While ratings agencies are not ordinary opinion makers, they are part of Western culture, which can't throw off Western perceptions and logic.
China's economy including finance is not exactly the same as the West. Therefore, although Western rating agencies and other professional observers provide seemingly objective third-party views about China, it is a superficial objectivity and does not touch on the most profound "rules" about China. Drawing an analogy, a Western ruler can measure whether China is "fat" or "slim," but it cannot accurately evaluate the overall health based on the result.
According to some Western predictions, the Chinese economy should have "collapsed" several times, and we should have borne the brunt of an economic hard landing and experienced a "color revolution," but such predictions failed again and again.
A sovereign credit rating is mainly aimed at measuring the debt default risk of a country. China has been unprecedentedly stringent in the control and governance of its debt in recent years, and its ability to adjust leverage is unmatched in the world. Since the beginning of this year, China's foreign exchange reserves have increased, with the yuan strengthening again, pointing to the improved trend in financial risk control.
With various bubbles squeezed out of the Chinese economy in recent years, the country's economic development is bound to take off again. Chinese society is full of expectations that new growth potential will be released after the 19th National Congress of the Communist Party of China, which is scheduled to be held on October 18 in Beijing.
In exchanges with the Western elite, Chinese people may feel an initial novelty in hearing their perceptions of China. But slowly, they see the limitations of Western understanding of China and the stubbornness in it.
The best way to understand China is from an integrated Chinese-Western perspective, rather than one or the other.
Whether China agrees or not, the S&P rating is out there, representing the Western understanding of China. Professionals will still refer to it, but the Chinese economy has not fit into the framework set by the West in recent years. Objectively speaking, the Chinese economy is special in a way that Western observers cannot perceive.
The article is an editorial first published in the Global Times Chinese edition. bizopinion@globaltimes.com.cn
Global Times
Published: 2017/9/28 22:23:39
Last week, Standard & Poor's rating agency lowered China's sovereign credit rating by one notch to A+ from AA- and revised its outlook to stable from negative. This means S&P's rating is in line with assessments from Moody's and Fitch, which cut their sovereign credit ratings for China in May and 2013, respectively.
A sovereign credit rating was originally a very professional financial assessment, offering cross-border investment and financing guidelines for other institutions. But in the Internet era, the impact of such a rating has been amplified by online media. In particular, for a country like China that attracts global attention, the sovereign credit rating is considered by some as an indicator of whether China's economic performance will be "good" or "bad."

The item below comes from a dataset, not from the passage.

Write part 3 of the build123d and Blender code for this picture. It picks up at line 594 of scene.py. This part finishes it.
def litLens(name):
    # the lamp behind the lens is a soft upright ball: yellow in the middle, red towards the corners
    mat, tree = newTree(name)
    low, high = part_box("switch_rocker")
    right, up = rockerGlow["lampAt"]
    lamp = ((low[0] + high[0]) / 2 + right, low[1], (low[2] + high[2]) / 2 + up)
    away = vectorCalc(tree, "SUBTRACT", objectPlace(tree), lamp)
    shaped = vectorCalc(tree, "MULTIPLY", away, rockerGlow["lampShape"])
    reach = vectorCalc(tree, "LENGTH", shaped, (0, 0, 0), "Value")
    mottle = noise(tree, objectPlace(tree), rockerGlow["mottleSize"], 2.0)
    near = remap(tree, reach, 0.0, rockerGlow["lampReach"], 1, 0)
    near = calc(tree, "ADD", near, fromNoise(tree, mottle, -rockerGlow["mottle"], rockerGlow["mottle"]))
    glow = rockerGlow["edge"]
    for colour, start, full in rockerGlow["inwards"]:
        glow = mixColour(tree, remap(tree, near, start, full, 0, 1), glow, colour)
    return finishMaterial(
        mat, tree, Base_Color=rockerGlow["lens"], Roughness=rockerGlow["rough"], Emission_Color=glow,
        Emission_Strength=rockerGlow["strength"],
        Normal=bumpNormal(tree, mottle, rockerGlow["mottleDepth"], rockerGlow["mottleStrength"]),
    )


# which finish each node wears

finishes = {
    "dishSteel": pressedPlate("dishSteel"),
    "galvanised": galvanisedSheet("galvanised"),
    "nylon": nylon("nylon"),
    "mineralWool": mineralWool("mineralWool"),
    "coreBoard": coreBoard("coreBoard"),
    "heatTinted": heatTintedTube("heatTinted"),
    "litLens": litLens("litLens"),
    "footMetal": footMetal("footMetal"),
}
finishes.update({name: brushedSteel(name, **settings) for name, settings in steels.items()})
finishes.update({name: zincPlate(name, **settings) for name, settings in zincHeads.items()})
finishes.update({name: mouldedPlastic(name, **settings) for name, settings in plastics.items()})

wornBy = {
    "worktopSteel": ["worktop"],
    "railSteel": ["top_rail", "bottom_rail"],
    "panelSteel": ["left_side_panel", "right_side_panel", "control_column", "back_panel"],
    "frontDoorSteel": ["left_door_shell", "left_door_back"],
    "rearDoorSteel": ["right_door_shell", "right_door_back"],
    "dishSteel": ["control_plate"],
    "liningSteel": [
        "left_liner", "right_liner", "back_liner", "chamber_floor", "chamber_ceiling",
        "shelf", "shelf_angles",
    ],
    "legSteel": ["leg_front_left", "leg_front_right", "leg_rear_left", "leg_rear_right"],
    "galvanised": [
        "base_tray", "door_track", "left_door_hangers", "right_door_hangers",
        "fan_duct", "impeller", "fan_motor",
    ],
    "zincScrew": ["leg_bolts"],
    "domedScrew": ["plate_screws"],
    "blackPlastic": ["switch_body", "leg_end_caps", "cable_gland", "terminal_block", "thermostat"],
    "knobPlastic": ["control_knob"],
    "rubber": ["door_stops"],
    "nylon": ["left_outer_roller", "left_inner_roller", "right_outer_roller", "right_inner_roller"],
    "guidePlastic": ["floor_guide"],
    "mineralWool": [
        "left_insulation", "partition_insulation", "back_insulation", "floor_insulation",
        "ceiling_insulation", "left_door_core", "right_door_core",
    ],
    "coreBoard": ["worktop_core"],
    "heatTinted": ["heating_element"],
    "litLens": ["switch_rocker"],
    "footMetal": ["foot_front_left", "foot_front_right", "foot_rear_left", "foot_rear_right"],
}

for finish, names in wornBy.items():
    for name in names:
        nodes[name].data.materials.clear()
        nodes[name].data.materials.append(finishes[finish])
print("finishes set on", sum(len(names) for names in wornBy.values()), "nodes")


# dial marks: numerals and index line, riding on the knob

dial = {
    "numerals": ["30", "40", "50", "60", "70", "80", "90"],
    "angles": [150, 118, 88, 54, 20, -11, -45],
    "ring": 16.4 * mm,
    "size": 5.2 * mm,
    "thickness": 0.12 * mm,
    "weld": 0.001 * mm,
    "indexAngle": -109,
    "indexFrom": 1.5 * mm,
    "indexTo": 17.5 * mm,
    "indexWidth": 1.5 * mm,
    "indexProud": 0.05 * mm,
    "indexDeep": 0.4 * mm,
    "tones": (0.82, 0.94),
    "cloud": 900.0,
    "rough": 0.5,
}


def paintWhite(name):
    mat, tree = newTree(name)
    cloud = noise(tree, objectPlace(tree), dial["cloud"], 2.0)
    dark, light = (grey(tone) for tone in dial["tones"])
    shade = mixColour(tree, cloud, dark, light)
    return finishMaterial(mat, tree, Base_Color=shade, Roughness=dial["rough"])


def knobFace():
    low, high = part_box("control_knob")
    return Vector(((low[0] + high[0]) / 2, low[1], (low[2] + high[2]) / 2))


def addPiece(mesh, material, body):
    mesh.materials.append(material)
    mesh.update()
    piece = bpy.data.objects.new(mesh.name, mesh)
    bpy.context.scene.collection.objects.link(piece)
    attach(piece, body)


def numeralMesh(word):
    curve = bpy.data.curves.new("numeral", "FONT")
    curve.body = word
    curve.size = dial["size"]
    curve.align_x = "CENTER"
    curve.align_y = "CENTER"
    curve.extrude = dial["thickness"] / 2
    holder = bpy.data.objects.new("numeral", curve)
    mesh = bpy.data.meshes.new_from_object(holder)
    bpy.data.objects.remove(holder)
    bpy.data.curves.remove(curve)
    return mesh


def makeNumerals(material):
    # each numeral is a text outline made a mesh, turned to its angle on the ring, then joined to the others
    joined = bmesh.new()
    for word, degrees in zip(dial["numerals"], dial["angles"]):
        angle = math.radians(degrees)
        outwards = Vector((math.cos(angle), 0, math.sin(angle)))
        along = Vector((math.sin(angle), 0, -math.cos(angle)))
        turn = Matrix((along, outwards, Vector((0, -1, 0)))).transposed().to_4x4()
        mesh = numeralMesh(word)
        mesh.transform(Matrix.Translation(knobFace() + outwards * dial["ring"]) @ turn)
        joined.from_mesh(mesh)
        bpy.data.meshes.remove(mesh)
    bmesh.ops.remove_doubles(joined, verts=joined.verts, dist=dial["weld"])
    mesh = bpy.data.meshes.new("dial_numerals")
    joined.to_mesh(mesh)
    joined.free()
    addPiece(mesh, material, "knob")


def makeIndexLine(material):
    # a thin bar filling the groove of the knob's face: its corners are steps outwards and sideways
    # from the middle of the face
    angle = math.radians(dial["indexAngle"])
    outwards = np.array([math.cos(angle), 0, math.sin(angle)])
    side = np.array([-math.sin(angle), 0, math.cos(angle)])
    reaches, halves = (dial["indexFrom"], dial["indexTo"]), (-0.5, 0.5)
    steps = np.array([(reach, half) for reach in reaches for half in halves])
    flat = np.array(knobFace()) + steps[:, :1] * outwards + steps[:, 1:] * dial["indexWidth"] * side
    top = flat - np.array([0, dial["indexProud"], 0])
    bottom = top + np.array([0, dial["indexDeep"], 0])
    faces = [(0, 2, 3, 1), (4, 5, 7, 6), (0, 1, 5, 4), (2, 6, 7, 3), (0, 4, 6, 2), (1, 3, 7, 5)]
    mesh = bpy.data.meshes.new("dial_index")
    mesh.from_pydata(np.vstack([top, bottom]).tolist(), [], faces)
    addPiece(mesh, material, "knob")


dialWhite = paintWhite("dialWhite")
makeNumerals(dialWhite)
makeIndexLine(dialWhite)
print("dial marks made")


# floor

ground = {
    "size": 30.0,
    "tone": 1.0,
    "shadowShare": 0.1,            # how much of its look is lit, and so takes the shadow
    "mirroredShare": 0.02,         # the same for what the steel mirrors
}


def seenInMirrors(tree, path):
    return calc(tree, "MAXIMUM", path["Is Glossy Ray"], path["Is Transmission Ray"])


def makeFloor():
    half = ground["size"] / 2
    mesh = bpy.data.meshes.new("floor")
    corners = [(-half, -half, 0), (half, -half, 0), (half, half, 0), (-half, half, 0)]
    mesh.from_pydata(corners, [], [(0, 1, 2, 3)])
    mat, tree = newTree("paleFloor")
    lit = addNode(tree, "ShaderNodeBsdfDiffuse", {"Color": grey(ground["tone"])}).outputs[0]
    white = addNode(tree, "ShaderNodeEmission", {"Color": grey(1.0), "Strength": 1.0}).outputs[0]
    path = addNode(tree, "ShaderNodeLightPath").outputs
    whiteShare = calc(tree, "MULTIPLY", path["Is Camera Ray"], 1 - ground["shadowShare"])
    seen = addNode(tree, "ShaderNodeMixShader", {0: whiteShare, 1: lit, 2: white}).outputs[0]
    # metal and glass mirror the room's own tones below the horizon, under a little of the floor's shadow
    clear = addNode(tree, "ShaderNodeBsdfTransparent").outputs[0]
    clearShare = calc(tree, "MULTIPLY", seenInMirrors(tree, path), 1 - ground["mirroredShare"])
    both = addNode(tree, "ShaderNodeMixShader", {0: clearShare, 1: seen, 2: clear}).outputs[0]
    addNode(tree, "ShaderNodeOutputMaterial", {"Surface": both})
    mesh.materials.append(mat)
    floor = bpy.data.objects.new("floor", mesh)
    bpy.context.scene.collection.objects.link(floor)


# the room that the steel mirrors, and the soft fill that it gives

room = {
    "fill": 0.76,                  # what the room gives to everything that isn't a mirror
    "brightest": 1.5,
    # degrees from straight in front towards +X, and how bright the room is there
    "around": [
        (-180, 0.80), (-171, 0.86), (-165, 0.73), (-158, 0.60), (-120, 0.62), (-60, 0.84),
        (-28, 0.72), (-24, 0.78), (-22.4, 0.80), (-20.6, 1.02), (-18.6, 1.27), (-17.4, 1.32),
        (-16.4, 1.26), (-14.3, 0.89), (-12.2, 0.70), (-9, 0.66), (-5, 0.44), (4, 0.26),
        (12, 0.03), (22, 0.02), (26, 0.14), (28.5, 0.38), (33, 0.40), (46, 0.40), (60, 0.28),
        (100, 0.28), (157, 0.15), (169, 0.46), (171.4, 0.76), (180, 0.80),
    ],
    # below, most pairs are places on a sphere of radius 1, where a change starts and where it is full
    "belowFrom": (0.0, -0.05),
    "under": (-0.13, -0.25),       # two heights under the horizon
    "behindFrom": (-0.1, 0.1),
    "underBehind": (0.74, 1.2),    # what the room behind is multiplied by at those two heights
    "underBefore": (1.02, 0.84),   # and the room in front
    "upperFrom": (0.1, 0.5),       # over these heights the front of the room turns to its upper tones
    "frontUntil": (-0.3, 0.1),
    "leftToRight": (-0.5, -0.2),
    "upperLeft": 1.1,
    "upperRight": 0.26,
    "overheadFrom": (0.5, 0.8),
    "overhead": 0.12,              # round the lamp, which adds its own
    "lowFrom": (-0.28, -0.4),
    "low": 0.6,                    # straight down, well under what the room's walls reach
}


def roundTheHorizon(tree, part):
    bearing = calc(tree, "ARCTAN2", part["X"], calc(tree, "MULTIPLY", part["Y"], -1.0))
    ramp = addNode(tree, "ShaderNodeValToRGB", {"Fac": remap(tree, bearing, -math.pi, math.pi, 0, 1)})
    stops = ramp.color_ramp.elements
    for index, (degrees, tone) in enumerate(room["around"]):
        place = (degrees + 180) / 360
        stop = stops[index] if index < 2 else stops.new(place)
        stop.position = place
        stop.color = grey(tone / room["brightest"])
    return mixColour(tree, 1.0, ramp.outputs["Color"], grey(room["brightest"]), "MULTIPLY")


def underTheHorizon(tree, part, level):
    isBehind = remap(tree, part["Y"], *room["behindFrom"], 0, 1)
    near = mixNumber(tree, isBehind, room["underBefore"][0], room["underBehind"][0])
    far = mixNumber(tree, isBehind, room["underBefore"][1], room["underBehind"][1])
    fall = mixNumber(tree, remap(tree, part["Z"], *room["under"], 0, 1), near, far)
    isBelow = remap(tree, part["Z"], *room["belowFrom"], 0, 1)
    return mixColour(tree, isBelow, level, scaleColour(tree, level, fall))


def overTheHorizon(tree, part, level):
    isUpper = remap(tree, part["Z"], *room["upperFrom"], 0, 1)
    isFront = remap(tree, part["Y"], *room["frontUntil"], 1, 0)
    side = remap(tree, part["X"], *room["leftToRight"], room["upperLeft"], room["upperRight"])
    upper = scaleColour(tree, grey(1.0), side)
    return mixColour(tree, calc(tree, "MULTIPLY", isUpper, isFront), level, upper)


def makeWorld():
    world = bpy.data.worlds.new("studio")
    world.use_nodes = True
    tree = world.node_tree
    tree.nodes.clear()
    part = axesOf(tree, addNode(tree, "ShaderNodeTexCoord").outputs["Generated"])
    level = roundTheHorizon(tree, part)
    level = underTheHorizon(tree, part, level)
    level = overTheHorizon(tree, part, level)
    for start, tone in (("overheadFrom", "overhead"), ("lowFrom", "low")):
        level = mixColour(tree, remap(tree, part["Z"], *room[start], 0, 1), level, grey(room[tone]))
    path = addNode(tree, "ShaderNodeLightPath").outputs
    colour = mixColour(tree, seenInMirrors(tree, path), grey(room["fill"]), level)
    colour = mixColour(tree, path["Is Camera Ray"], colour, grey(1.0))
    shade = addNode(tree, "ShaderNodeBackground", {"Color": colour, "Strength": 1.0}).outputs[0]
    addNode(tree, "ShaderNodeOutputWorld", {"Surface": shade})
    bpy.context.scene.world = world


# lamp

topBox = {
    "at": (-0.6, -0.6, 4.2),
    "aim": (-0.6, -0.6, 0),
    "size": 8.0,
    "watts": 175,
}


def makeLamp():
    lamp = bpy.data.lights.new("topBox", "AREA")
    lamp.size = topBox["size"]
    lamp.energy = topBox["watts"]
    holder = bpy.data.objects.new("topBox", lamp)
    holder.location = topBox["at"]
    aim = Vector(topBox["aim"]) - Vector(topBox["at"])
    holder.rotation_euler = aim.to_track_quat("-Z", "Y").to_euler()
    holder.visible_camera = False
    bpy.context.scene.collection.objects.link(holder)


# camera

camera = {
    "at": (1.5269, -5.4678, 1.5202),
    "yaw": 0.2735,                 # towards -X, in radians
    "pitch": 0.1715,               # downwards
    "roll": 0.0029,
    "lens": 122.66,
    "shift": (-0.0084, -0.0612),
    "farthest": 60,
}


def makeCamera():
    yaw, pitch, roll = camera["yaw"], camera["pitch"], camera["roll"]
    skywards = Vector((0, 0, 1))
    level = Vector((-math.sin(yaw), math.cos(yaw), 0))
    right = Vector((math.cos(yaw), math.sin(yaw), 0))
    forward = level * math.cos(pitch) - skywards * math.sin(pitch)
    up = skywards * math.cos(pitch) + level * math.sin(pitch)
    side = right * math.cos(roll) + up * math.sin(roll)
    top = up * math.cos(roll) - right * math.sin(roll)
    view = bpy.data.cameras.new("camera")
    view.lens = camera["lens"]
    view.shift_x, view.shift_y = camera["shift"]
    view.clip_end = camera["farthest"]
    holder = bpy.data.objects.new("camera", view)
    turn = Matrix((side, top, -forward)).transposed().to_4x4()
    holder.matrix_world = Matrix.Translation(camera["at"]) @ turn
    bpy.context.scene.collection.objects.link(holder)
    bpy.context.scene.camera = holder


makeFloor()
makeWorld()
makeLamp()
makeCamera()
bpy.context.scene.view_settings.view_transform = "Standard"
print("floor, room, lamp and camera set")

First, the big three credit rating agencies actually use US market conditions as a template to develop rating parameters. Since China differs a lot from the US in terms of economic and market conditions, applying these parameters to China may result in lower accuracy. It is generally believed that S&P's downgrade of China's rating and its stable outlook for the country's long-term economic trend are unlikely to have a significant impact on the market. This limited impact is actually a reflection of the agency's discounted accuracy.
Nevertheless, when it comes to public opinion, Western rating agencies' reductions of China's sovereign credit ratings are often used as a tactic to attract public attention.

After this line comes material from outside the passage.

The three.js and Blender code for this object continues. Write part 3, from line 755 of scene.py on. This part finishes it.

Generally speaking, Western investment institutions have been inaccurate in forecasting the performance of the Chinese economy over the years, which shows that the Western ratings of China are wrong. For a long time, the Western mainstream media has given a pessimistic picture of China's economy, and that bias has had a profound impact on the Western perception of China.
While ratings agencies are not ordinary opinion makers, they are part of Western culture, which can't throw off Western perceptions and logic.
China's economy including finance is not exactly the same as the West. Therefore, although Western rating agencies and other professional observers provide seemingly objective third-party views about China, it is a superficial objectivity and does not touch on the most profound "rules" about China. Drawing an analogy, a Western ruler can measure whether China is "fat" or "slim," but it cannot accurately evaluate the overall health based on the result.
According to some Western predictions, the Chinese economy should have "collapsed" several times, and we should have borne the brunt of an economic hard landing and experienced a "color revolution," but such predictions failed again and again.
A sovereign credit rating is mainly aimed at measuring the debt default risk of a country. China has been unprecedentedly stringent in the control and governance of its debt in recent years, and its ability to adjust leverage is unmatched in the world. Since the beginning of this year, China's foreign exchange reserves have increased, with the yuan strengthening again, pointing to the improved trend in financial risk control.
With various bubbles squeezed out of the Chinese economy in recent years, the country's economic development is bound to take off again. Chinese society is full of expectations that new growth potential will be released after the 19th National Congress of the Communist Party of China, which is scheduled to be held on October 18 in Beijing.
In exchanges with the Western elite, Chinese people may feel an initial novelty in hearing their perceptions of China. But slowly, they see the limitations of Western understanding of China and the stubbornness in it.
The best way to understand China is from an integrated Chinese-Western perspective, rather than one or the other.
Whether China agrees or not, the S&P rating is out there, representing the Western understanding of China. Professionals will still refer to it, but the Chinese economy has not fit into the framework set by the West in recent years. Objectively speaking, the Chinese economy is special in a way that Western observers cannot perceive.